— Чтобы и он так же мучился, мерзавец!
Ничто не изменилось в его жизни, старик жил по-прежнему одиноко и скупо и позволял заботиться о себе лишь дочери. Ей единственной он открывал засовы необъятной квартиры, дочь готовила, стирала, убиралась, и, глядя на эту женщину, так и оставшуюся в его памяти маленькой девочкой, не знавшей, что такое война и не стыдившейся не ушедшего бить фашистов папы, он чувствовал удивительную нежность и одновременно с этим страх при мысли о том, что с единственным существом, связывающим его с жизнью, может стрястись какая-нибудь беда. Он любил ее так сильно, как только умел любить, и иногда даже размышлял, не предложить ли дочери денег, но потом одумывался — на что ей деньги, она принадлежала к тем легкомысленным созданиям, кто не умел жить и тратил деньги на ерунду, не ведая их истинного предназначения.
— Боже мой, — говорила дочь, оглядывая пустые банки фасоли и хлам, — как же ты живешь? Ну почему ты себе во всем отказываешь, папа?
— Ты сама не знаешь, что говоришь, — возражал он сердито, — в конце концов ты мне спасибо скажешь, когда все достанется тебе.
— Мне не нужны деньги, — говорила она в отчаянии, — я ненавижу их с тех пор, как ты от нас ушел. Ты рассорил меня с братьями, ты говоришь гадости про моего мужа, мучаешь меня, ну зачем тебе все это надо?
Она начинала плакать, а старик смотрел на нее покойными мудрыми глазами и в утешение говорил:
— Когда ты останешься одна, ты все поймешь.
— Я никогда не останусь одна, — яростно отвечала она, — не мерь всех по себе.
— Ты не знаешь жизни, — заключал он печально и долго стоял у окна, гладя ей вслед, полный этой чудесной слабой нежности.
С сыновьями старик виделся редко: старшего он презирал за мундир, звал хамом, и когда им приходилось встречаться, то разговор быстро перерастал в склоку. Старик говорил гадости, и сын, тоже располневший, чем-то напоминавший теперь старика и несмотря ни на что мучительно его любивший, несчастный человек, из которого, может быть, и вышел бы музыкант, когда бы не покалеченные под гусеницей пальцы, тоже наливался гневом, и они едва не хватали друг друга за грудки.
Другого сына старик уважал и побаивался. Это был очень умный, с безошибочным чутьем человек, и старику нравилось говорить с ним о политике и финансах.
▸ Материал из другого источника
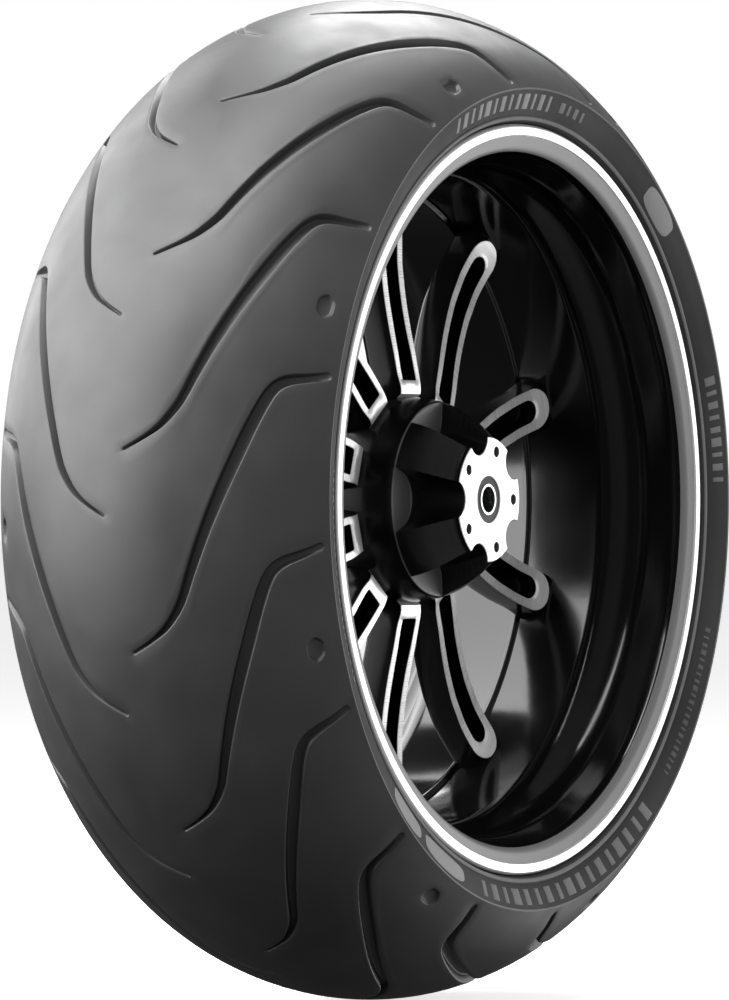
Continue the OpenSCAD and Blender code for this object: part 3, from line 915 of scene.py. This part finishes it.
def flute_floor(turn, out):
    """Radius at which a flute's cone cuts the hub, or a large number where it doesn't."""
    t = (out - FLUTE_END_OUT) / (HUB_FACE_OUT - FLUTE_END_OUT)
    centre = FLUTE_END[0] + (FLUTE_FACE[0] - FLUTE_END[0]) * t
    radius = FLUTE_END[1] + (FLUTE_FACE[1] - FLUTE_END[1]) * t
    step = 2 * math.pi / FLUTES
    away = (turn - math.radians(FLUTE_TURN) + step / 2) % step - step / 2
    across = centre * math.sin(away)
    if abs(across) >= radius:
        return 999.0
    return centre * math.cos(away) - math.sqrt(radius * radius - across * across)


def fluted_radius(turn, out):
    return smooth_min(read_table(HUB_BELL, out), flute_floor(turn, out), 1.2)


def hub_rings():
    """Rings of (radius, turn, out) down the fluted outside, from the machined face to the root."""
    turns = [2 * math.pi * i / HUB_STEPS for i in range(HUB_STEPS)]
    rings = []
    out = HUB_FACE_OUT - 0.5
    while out > FLUTE_END_OUT + 0.8:
        rings.append([(fluted_radius(t, out), t, out) for t in turns])
        out -= 1.1
    bell = read_table(HUB_BELL, FLUTE_END_OUT)
    for k, share in enumerate(WALL_SHARES):
        ring = []
        for t in turns:
            floor = fluted_radius(t, FLUTE_END_OUT + 0.6)
            deep = min(1.0, max(0.0, (bell - floor - 0.2) / 1.5))
            plain = 0.6 - 1.2 * k / (len(WALL_SHARES) - 1)
            out = FLUTE_END_OUT + plain + (WALL_OUTS[k] - plain) * deep
            ring.append((floor + (bell - floor) * share, t, out))
        rings.append(ring)
    for out in ROOT_OUTS:
        rings.append([(read_table(HUB_BELL, out), t, out) for t in turns])
    return turns, rings


def face_plate(outline):
    """Points and triangles of the machined face, inside an outline and round its holes."""
    points, edges, holes = [], [], []

    def add_loop(loop):
        first = len(points)
        points.extend(Vector(p) for p in loop)
        edges.extend((first + i, first + (i + 1) % len(loop)) for i in range(len(loop)))

    add_loop(outline)
    seat_edge = BEARING_SEAT_R + SEAT_CHAMFER
    add_loop(circle(seat_edge, SEAT_STEPS))
    for k in range(BOLTS):
        holes.append(on_circle(DISC_PITCH_R, BOLT_STEP * k))
        add_loop(circle(DISC_HOLE_R + HOLE_CHAMFER, HOLE_SIDES, holes[-1]))
    out, _, tris, _, _, _ = delaunay_2d_cdt(points, edges, [], 1, 1e-6)
    kept = []
    for tri in tris:
        mid = sum((out[k] for k in tri), Vector((0, 0))) / 3
        in_hole = any(math.dist(mid, c) < DISC_HOLE_R for c in holes)
        if mid.length > seat_edge - 0.05 and not in_hole:
            kept.append(tuple(tri))
    return out, kept


def blind_hole(centre, radius, face_out, deep, side):
    """Chamfer, wall and cone-shaped bottom of a drilled hole; side is 1 on the right."""
    steps = [(HOLE_CHAMFER, 0.0), (0.0, HOLE_CHAMFER), (0.0, deep - 1.5), (-radius * 0.98, deep + 0.5)]
    rings = [(radius + grow, face_out - side * depth) for grow, depth in steps]
    return stacked_rings(centre, rings, HOLE_SIDES), capped_bands(len(rings), HOLE_SIDES)


def boss(turn_deg):
    """A pulley boss with its bolt hole and the rib that ties it to the bearing tube."""
    a = math.radians(turn_deg)
    centre = on_circle(PULLEY_PITCH_R, turn_deg)
    rings = [(PULLEY_HOLE_R + HOLE_CHAMFER, PULLEY_FACE_OUT), (BOSS_R - 0.6, PULLEY_FACE_OUT),
             (BOSS_R, PULLEY_FACE_OUT + 0.6), (BOSS_R, WEB_OUT + 0.5), (0.5, WEB_OUT + 0.5)]
    body = stacked_rings(centre, rings, HOLE_SIDES), capped_bands(len(rings), HOLE_SIDES)
    hole = blind_hole(centre, PULLEY_HOLE_R, PULLEY_FACE_OUT, PULLEY_HOLE_DEEP, -1)
    corners = rounded([(-3, PULLEY_FACE_OUT + 6), (3, PULLEY_FACE_OUT + 6), (3, WEB_OUT + 0.5),
                       (-3, WEB_OUT + 0.5)], [1.2, 1.2, 0, 0], steps=3, closed=True)
    rib_verts = []
    for r in (23.0, PULLEY_PITCH_R - BOSS_R + 0.5):
        rib_verts += [((r * math.cos(a) - w * math.sin(a)) * MM, -out * MM,
                       (r * math.sin(a) + w * math.cos(a)) * MM) for w, out in corners]
    rib_faces = capped_bands(2, len(corners)) + [tuple(range(len(corners)))[::-1]]
    return joined([body, hole, (rib_verts, rib_faces)])


def hub():
    """Fluted bell with its machined face, root ring and open left drum."""
    turns, rings = hub_rings()
    verts, faces, slots = [], [], []

    def add_ring(ring):
        verts.extend(place(r, t, o) for r, t, o in ring)
        return len(verts) - HUB_STEPS

    def bridge(a, b, kind):
        for i in range(HUB_STEPS):
            j = (i + 1) % HUB_STEPS
            faces.append((a + i, a + j, b + j, b + i))
            slots.append(kind)

    outline = [(fluted_radius(t, HUB_FACE_OUT) - 0.5, t) for t in turns]
    plate, tris = face_plate([(r * math.cos(t), r * math.sin(t)) for r, t in outline])
    verts.extend((p.x * MM, -HUB_FACE_OUT * MM, p.y * MM) for p in plate)
    faces.extend(tris)
    slots.extend([1] * len(tris))
    previous = add_ring([(r, t, HUB_FACE_OUT) for r, t in outline])
    last_cone = len(rings) - len(WALL_SHARES) - len(ROOT_OUTS)
    for k, ring in enumerate(rings):
        here = add_ring(ring)
        kind = 1 if k == 0 else (2 if last_cone < k < len(rings) - len(ROOT_OUTS) else 0)
        bridge(previous, here, kind)
        previous = here
    corners = [c for _, _, c in HUB_TURNED]
    for r, out in rounded([(r, o) for r, o, _ in HUB_TURNED], corners, steps=3):
        here = add_ring([(r, t, out) for t in turns])
        bridge(previous, here, 0)
        previous = here
    seat_edge = add_ring([(BEARING_SEAT_R, t, HUB_FACE_OUT - SEAT_CHAMFER) for t in turns])
    bridge(previous, seat_edge, 0)
    # the chamfer between the bearing seat and the face has the face plate's own steps
    seat = [(BEARING_SEAT_R, HUB_FACE_OUT - SEAT_CHAMFER), (BEARING_SEAT_R + SEAT_CHAMFER, HUB_FACE_OUT)]
    faces += shifted(ring_bands(2, SEAT_STEPS), len(verts))
    verts += stacked_rings((0.0, 0.0), seat, SEAT_STEPS)
    slots += [1] * SEAT_STEPS
    for k in range(BOLTS):
        centre = on_circle(DISC_PITCH_R, BOLT_STEP * k)
        hole = blind_hole(centre, DISC_HOLE_R, HUB_FACE_OUT, DISC_HOLE_DEEP, 1)
        for kind, (more, more_faces) in ((2, hole), (0, boss(BOLT_STEP * (k + 0.5)))):
            faces += shifted(more_faces, len(verts))
            verts += more
            slots += [kind] * len(more_faces)
    return piece("hub_shell_finished", verts, faces, [SATIN, MACHINED, POCKET], "wheel",
                 replaces=("hub_shell",), face_material=slots, sharp_angle=40)


hub()

# ------------------------------------------------------------------ finishes of the CAD nodes that stay
STEEL = metal("bearing_steel", (0.62, 0.63, 0.65), 0.18, 0.3)
DARK_STEEL = metal("shield_steel", (0.09, 0.09, 0.1), 0.3, 0.45)
COLLAR = metal("collar_steel", (0.78, 0.78, 0.79), 0.2, 0.3)
BRASS = metal("valve_brass", (0.62, 0.45, 0.17), 0.25, 0.4)
SEAL = rubber("seal_rubber", (0.045, 0.045, 0.047), (0.06, 0.06, 0.062), 0.5, 0.6, 0.3)
CORD = woven("ply_cord", (0.10, 0.085, 0.05), (0.3, 0.25, 0.15))
PLASTIC = rubber("cap_plastic", (0.014, 0.014, 0.015), (0.02, 0.02, 0.021), 0.35, 0.45)
FINISHES = {
    "belt_ply_outer": CORD, "belt_ply_inner": CORD, "carcass_ply": CORD, "inner_liner": RUBBER_HIDDEN,
    "bead_core": BRASS, "bead_filler": RUBBER_HIDDEN, "bearing_outer_race": STEEL,
    "bearing_inner_race": STEEL, "bearing_balls": STEEL, "bearing_cage": BRASS,
    "bearing_shields": DARK_STEEL, "dust_seal": SEAL, "axle_collar": COLLAR, "spacer_tube": STEEL,
    "valve_stem": BRASS, "valve_grommet": RUBBER_HIDDEN, "valve_nut": STEEL, "valve_core": BRASS,
    "valve_core_pin": STEEL, "valve_spring": STEEL, "valve_cap": PLASTIC}
for node, obj in frame["nodes"].items():
    finish = FINISHES.get(node) or FINISHES.get(node.removesuffix("_right").removesuffix("_left"))
    if finish:
        obj.data.materials.clear()
        obj.data.materials.append(finish)

# ------------------------------------------------------------------ stage, lights and camera
FLOOR_Z = -TYRE_R * MM
FLOOR_REACH = 60.0


def stage():
    """A wide pale floor. It takes the wheel's soft shadow and throws no light back onto the wheel."""
    m, tree, shader = material("studio_floor", (0.8, 0.8, 0.8), 0.9)
    shader.inputs["Emission Color"].default_value = (1, 1, 1, 1)
    shader.inputs["Emission Strength"].default_value = 0.72
    verts = [(0.0, 0.0, FLOOR_Z)]
    verts += [(x, y, FLOOR_Z) for x, y in circle(FLOOR_REACH, 64)]
    mesh = bpy.data.meshes.new("studio_floor")
    mesh.from_pydata(verts, [], [(0, 1 + k, 1 + (k + 1) % 64) for k in range(64)])
    mesh.materials.append(m)
    obj = bpy.data.objects.new("studio_floor", mesh)
    bpy.context.scene.collection.objects.link(obj)
    obj.visible_glossy = False
    obj.visible_diffuse = False
    return obj


def soft_light(name, direction, distance, width, height, radiance, mirrored=True):
    """A rectangular light of even brightness that faces the wheel; glossy parts may mirror it."""
    data = bpy.data.lights.new(name, "AREA")
    data.shape = "RECTANGLE"
    data.size, data.size_y = width, height
    data.energy = radiance * math.pi * width * height
    obj = bpy.data.objects.new(name, data)
    place_at = Vector(direction).normalized() * distance
    obj.location = place_at
    obj.rotation_euler = (-place_at).to_track_quat("-Z", "Y").to_euler()
    obj.visible_glossy = mirrored
    bpy.context.scene.collection.objects.link(obj)
    return obj


def world(seen, dim, side, side_glow):
    """A pale backdrop. On the wheel it casts a dim light, brighter from one side."""
    w = bpy.data.worlds.new("studio")
    w.use_nodes = True
    tree = w.node_tree
    coords = tree.nodes.new("ShaderNodeTexCoord")
    towards = tree.nodes.new("ShaderNodeVectorMath")
    towards.operation = "DOT_PRODUCT"
    tree.links.new(coords.outputs["Generated"], towards.inputs[0])
    towards.inputs[1].default_value = Vector(side).normalized()
    cast = spread(tree, towards.outputs["Value"], 0.1, 1.0, dim, side_glow)
    path = tree.nodes.new("ShaderNodeLightPath")
    choice = tree.nodes.new("ShaderNodeMix")
    choice.inputs["B"].default_value = seen
    tree.links.new(path.outputs["Is Camera Ray"], choice.inputs["Factor"])
    tree.links.new(cast, choice.inputs["A"])
    background = tree.nodes["Background"]
    background.inputs["Color"].default_value = (1, 1, 1, 1)
    tree.links.new(choice.outputs["Result"], background.inputs["Strength"])
    bpy.context.scene.world = w


def camera():
    """Level view from the right front, far away with a long lens."""
    data = bpy.data.cameras.new("camera")
    data.sensor_width = 36
    data.lens = 300.5
    data.shift_x = -0.0117
    data.shift_y = -0.0005
    obj = bpy.data.objects.new("camera", data)
    turn = math.radians(-59.93)
    reach = 5.422
    obj.location = (reach * math.sin(turn), -reach * math.cos(turn), 0.0)
    obj.rotation_euler = (math.pi / 2, 0, turn)
    bpy.context.scene.collection.objects.link(obj)
    bpy.context.scene.camera = obj


stage()
world(1.0, 0.05, (0.35, -0.93, 0.0), 0.65)
soft_light("key_left", (-0.58, 0.63, 0.46), 3.6, 4.4, 5.8, 6.5)
soft_light("rim_left", (0.24, 0.88, 0.40), 3.8, 3.2, 3.0, 3.6)
soft_light("top", (-0.375, 0.02, 0.94), 3.4, 1.55, 3.0, 8.0)
soft_light("top_rear", (0.60, 0.24, 0.76), 3.6, 1.5, 2.6, 9.5)
soft_light("face_panel", (0.84, -0.53, -0.18), 4.2, 5.0, 4.0, 2.2)
soft_light("front_fill", (-0.97, -0.12, 0.16), 4.0, 4.0, 3.6, 2.4, mirrored=False)
camera()
bpy.context.scene.view_settings.view_transform = "Standard"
— Как ты полагаешь, реформы больше не будет? — задавал старик всякий раз один и тот же вопрос.
— Вряд ли, — отвечал сын, поблескивая стеклами очков в золотой оправе и пощипывая умеренно вольнодумную бородку.
— А вдруг война?
— С кем?
— С Америкой или с Китаем.
— Нет, качал тот головой, — ни с Америкой, ни с Китаем войны не будет.
— А с кем будет? — настороженно спрашивал старик, силясь разобрать, что скрывают за стеклами глаза.
— Мало ли с кем, — пожимал плечами некогда худенький и проворный мальчик, которому даже хозяйская курица в уральской деревне носила яйца.
Теперь он был доктором наук, вращался в высоких сферах, и старику казалось, что сын знает нечто очень важное, имеющее непосредственное отношение к тем силам и стихиям, что ведали раскладом цифр в таблицах.
Но сын упорно молчал, стоило только завести отцу разговор о его служебных делах, и иногда старику казалось, что этот чересчур умный и острожный человек вовсе ему не сын, а нагуляла его тихоня жена с каким-то евреем. Тем более что к увлечению отца облигациями он относился скептически и советовал покупать золото и драгоценности.
— Золото не может выиграть, — возражал старик.
— Золото-то и выиграет, — говорил тот, но старик уже ничего не слышал — его обдавало теплой волной при одном только воспоминании о том далеком несбыточном дне, когда нахлынула горлом радость и он едва сдержался, заглушил в себе крик и не позволил глупым бабам дотронуться до его пирога.
Так проходили годы, но старик их будто не замечал. От был по-прежнему отменно здоров, громадное его тело работало уверенно и равномерно, только все чаще он засыпал днем или вечером, а просыпался среди ночи возле телевизора с тускло светящимся матовым экраном, не сразу сообразив, где он находится и который час. Старик звонил дочери, та сонно велела ему спать, но уснуть он не мог, его раздражало, что вокруг темные окна и в телевизоре пустота, сон не шел, и он сидел долгие часы в обитом черной кожей кресле, размышляя о предстоящем тираже, о том, сколько он может максимально выиграть, листал подшивки таблиц и вдруг принимался заново проверять тираж какой-нибудь пятилетней давности, покуда его опять не клонило в сон.